Recently the Czech National Bank said that flats here are possibly overpriced. Is that the case, do you think?

“That’s the 60 million dollar question. It’s true that developers have been hanging on to their original prices, tooth and nail. They don’t want to give up the prices that they originally borrowed money on. They had certain expectations when they went into the project and they really want to stick to that.

“As far as I know, most of the estimates are that values fell between 5 and 10 percent, maybe even 15 percent. That really may not be enough in all cases. There have been cases of developers who tried to auction some of their flats off and they’ve been very disappointed with the results. Sometimes even with a discount of 30 percent they’ve been unable to sell.

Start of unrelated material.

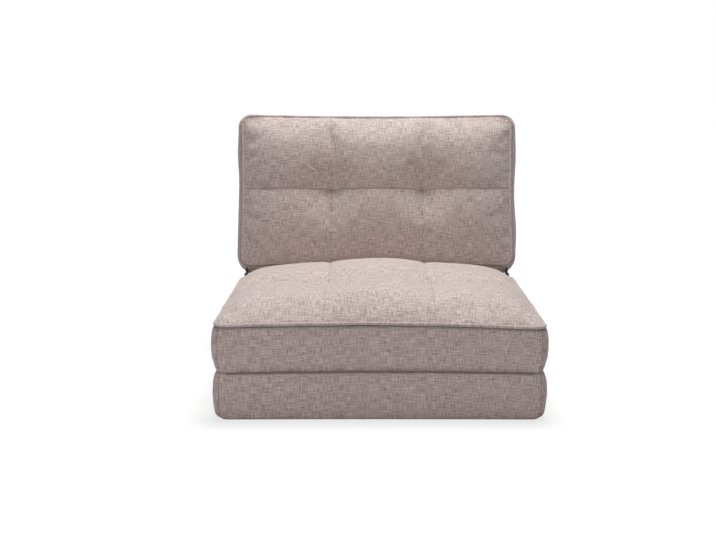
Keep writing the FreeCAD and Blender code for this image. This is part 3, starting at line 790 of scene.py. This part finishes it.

“At this point it’s very much on a case by case basis. I would say for sure there are still apartments out there, maybe even entire developments, where they’re still going to take a haircut. The value’s still going to fall.”

Finally Rob, if I could ask you about your own business. Obviously media is taking a battering internationally. But is the kind of specialised information that you sell a relatively safe area of the media?

“I think the market for quality information is always going to be out there. In a way I think the riskier times become, the more good information has value. All businesses are finding out now that you can’t just count on doing the same old same old. You need to figure out how to adapt what is you do and look for new types of activities and think up new ways of producing new information or services for your customers.

“It’s a classic thing, maybe even a cliché, but you always have to be ready to transform part of your business as you’re going, just to keep up with the new requirements and needs of your customers.”